Her lecture, ‘The Language of Mourning in Fin-de-Siècle Sculpture’ explored the aesthetic response to art, and how writers and critics conceptualise the emotional aspects of it. A stimulating, and at times very poignant presentation, it seemed an appropriate topic for exploration, given the fact the biennial lecture marks the loss – and celebrates the life – of Professor Sally Ledger, a leading scholar of 19th century literature at Birkbeck and Royal Holloway who died in 2009.

Bridging the gap between public and private experience

Les Bourgeois de Calais (1889), Auguste Rodin. (Pic credit, https://en.wikipedia.org/wiki/User:Arpingstone)

Les Bourgeois de Calais (1889), Auguste Rodin. (Pic credit, https://en.wikipedia.org/wiki/User:Arpingstone)

To frame her presentation, Prof Fraser shared her experience of attending the 2006 Royal Academy exhibition of French sculptor Auguste Rodin’s work. At the time experiencing bereavement in her own life, Prof Fraser had a powerful response to the series of mournful sculptures on display – most notably Les Bourgeois de Calais (1889).

“It was a tremendous exhibition, but I had to walk out,” Prof Fraser explained.
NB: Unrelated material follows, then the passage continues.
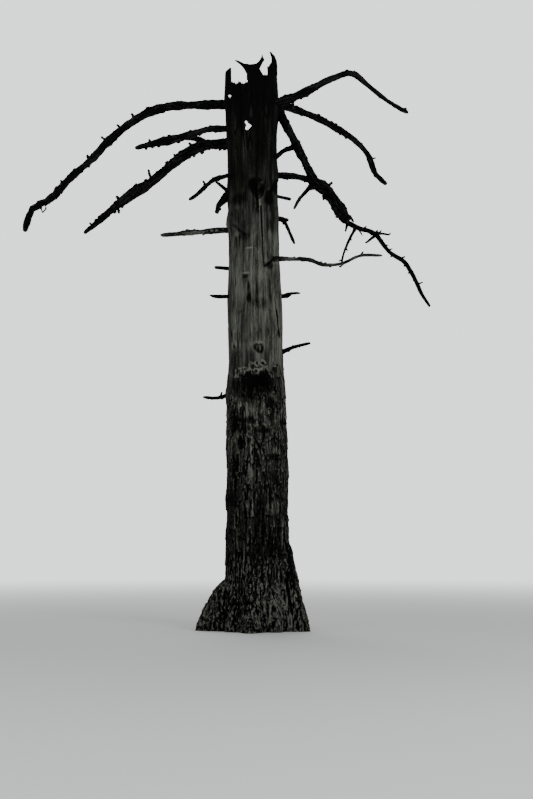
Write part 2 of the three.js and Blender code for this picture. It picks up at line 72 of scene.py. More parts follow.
# %% Place the camera
PHOTO_WIDE, PHOTO_HIGH = 533, 799
LENS, FILM = 48, 36
EYE = Vector((0.1638, -18.737, 1.4))
LOOK_UP = 7.9355
TRUNK_AIM = (0, 0, 5)
FOCAL = LENS / FILM * PHOTO_HIGH

bpy.ops.object.camera_add(location=EYE, rotation=(math.radians(90 + LOOK_UP), 0, 0))
camera = bpy.context.object
camera.name = "camera"
camera.data.lens = LENS
camera.data.sensor_width = FILM
camera.data.clip_end = 400
bpy.context.scene.camera = camera
bpy.context.view_layer.update()
TO_CAMERA = camera.matrix_world.inverted()


def pixel_of(point):
    """Where a point of the scene falls in the photograph."""
    seen = TO_CAMERA @ Vector(point)
    return Vector((PHOTO_WIDE / 2 - FOCAL * seen.x / seen.z, PHOTO_HIGH / 2 + FOCAL * seen.y / seen.z))


def point_at(pixel, beside):
    """The point behind a pixel that is as far away as another point."""
    depth = -(TO_CAMERA @ Vector(beside)).z
    across, down = pixel[0] - PHOTO_WIDE / 2, pixel[1] - PHOTO_HIGH / 2
    return camera.matrix_world @ Vector((across * depth / FOCAL, -down * depth / FOCAL, -depth))


plain_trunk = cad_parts["trunk"].data
trunk_surface = BVHTree.FromPolygons([corner.co for corner in plain_trunk.vertices],
                                     [face.vertices for face in plain_trunk.polygons])


def trunk_spot(pixel, sunk=0.0):
    """The spot of the trunk that falls on a pixel, or one sunk a little into the wood behind it."""
    way = (point_at(pixel, TRUNK_AIM) - EYE).normalized()
    return np.array(trunk_surface.ray_cast(EYE, way)[0] + way * sunk)


print("the foot falls at pixel", [round(value) for value in pixel_of((0, 0, 0))])

# %% [markdown]
# ## Patterns written as sums
# The floor's glow, the relief of the wood and its colour all come from node trees, which are lists of
# nodes joined by links and hard to read in code. A small class stands for one link, and turns each plus,
# minus or times into its node.

# %% Wrap a link
def is_vector(value):
    """True for a place or a colour, false for a plain number."""
    return isinstance(value, tuple) or isinstance(value, Sum) and value.socket.type in ("VECTOR", "RGBA")


class Sum:
    """One link of a node tree. Arithmetic on it adds the nodes that work it out."""

    def __init__(self, socket):
        self.socket = socket

    @staticmethod
    def node(tree, kind, settings=None, inputs=None, output=0):
        """Adds a node: its settings first, then the values or links of its sockets."""
        made = tree.nodes.new(kind)
        for name, value in (settings or {}).items():
            setattr(made, name, value)
        for name, value in (inputs or {}).items():
            socket = made.inputs[name]
            if isinstance(value, Sum):
                tree.links.new(value.socket, socket)
            elif is_vector(value) or not hasattr(socket.default_value, "__len__") or isinstance(value, str):
                socket.default_value = value
            else:
                socket.default_value = [value] * len(socket.default_value)
        return Sum(made.outputs[output])

    def also(self, kind, settings=None, inputs=None, output=0):
        """Adds a node to the tree that this link is in."""
        return Sum.node(self.socket.id_data, kind, settings, inputs, output)

    def combined(self, operation, other, swapped=False):
        """The node that works out an operation on this and another value."""
        kind = "ShaderNodeVectorMath" if is_vector(self) or is_vector(other) else "ShaderNodeMath"
        first, second = (other, self) if swapped else (self, other)
        return self.also(kind, {"operation": operation}, {0: first, 1: second})

    def __add__(self, other):
        return self.combined("ADD", other)

    def __radd__(self, other):
        return self.combined("ADD", other)

    def __sub__(self, other):
        return self.combined("SUBTRACT", other)

    def __rsub__(self, other):
        return self.combined("SUBTRACT", other, True)

    def __mul__(self, other):
        return self.combined("MULTIPLY", other)

    def __rmul__(self, other):
        return self.combined("MULTIPLY", other)

    def __truediv__(self, other):
        return self.combined("DIVIDE", other)


print("sums ready")

# %% Name the patterns
def step(value, low, high):
    """Rises softly from 0 at low to 1 at high, or falls where low is above high."""
    ends = {"Value": value, "From Min": low, "From Max": high}
    return value.also("ShaderNodeMapRange", {"interpolation_type": "SMOOTHSTEP"}, ends)


def drawn_out(place, share):
    """A place squeezed along the grain, so that a pattern there is drawn out along it."""
    return place * (1.0, 1.0, share)


def noise(place, scale, detail=2.0, rough=0.5):
    """Cloudy noise between 0 and 1."""
    inputs = {"Vector": place, "Scale": scale, "Detail": detail, "Roughness": rough}
    return place.also("ShaderNodeTexNoise", None, inputs)


def streaky(place, share, scale, detail=2.0, rough=0.5):
    """Noise that is drawn out along the grain."""
    return noise(drawn_out(place, share), scale, detail, rough)


def wander(place, scale, reach):
    """The same place moved about by noise, up to half a reach each way."""
    drift = place.also("ShaderNodeTexNoise", None, {"Vector": place, "Scale": scale}, 1)
    return place + (drift - (0.5, 0.5, 0.5)) * reach


def cracks(place, scale, width, detail=1.0):
    """1 along the lines where noise crosses its middle value, 0 away from them."""
    middle = noise(place, scale, detail) - 0.5
    return step(middle.also("ShaderNodeMath", {"operation": "ABSOLUTE"}, {0: middle}), width, 0.0)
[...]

“It made my heart swell too much for me to remain comfortably. Why? Because it spoke to me about my own grief.”

This experience affirmed her research interest in how public monuments can bring forth a private response, and how this sentiment is reflected in critical and poetic responses to sculpture.

During the course of her lecture, Prof Fraser drew on many examples to illustrate this strand of her research, firstly on the writing of Rainer Maria Rilke – once Rodin’s private secretary – who also noted the ability of art to bridge the gap between public and private experience.

Other examples included:

  • Roland Barthes’s thoughts on photography and its link between the “then” and the “now”, much like in sculpture
  • Frank Rinder’s writing on Edward Onslow Ford’s Snowdrift – a sculpture of a dead, or perhaps merely sleeping, female figure which is noted for its haunting realism, serving to strengthen the viewer’s emotional response
  • British aesthete and intellectual Vernon Lee (the pen name of Violet Paget), who wrote about the ability of art to invoke “the human realities” of what they represent
  • Andrea Carlo Lucchesi’s memorial to Edward Onslow Ford, which stands in London’s Abbey Road; its mournful female figure (a reference to Onslow Ford’s Muse of Poetry) who is seated, not playing her lyre. This direct sculptural reference to Onslow Ford’s comparatively joyful figure in turn evoked within Prof Fraser’s mind such writing as Percy Bysshe Shelley’s Ode to the West Wind, and Frederic Leighton’s The Great God Pan

“We respond with our hearts”

In conclusion, Prof Fraser reiterated that, in carrying out her research into The Language of Mourning in Fin-de-Siècle Sculpture, she hopes to affirm the importance of feeling ‘then’ and ‘now’, both in the experience of the arts and in the academic community.

Powerful sculptures like the Shelley Memorial, she said, “break down the distinctions between public and private grief”. And as has been recurrently reflected upon by writers and critics through the centuries, the affective experience of viewing a public piece of work is so often defined by the private experience we bring to it.

“We respond with our bodies, with our hearts and tears perhaps, across space and time,” Prof Fraser concluded.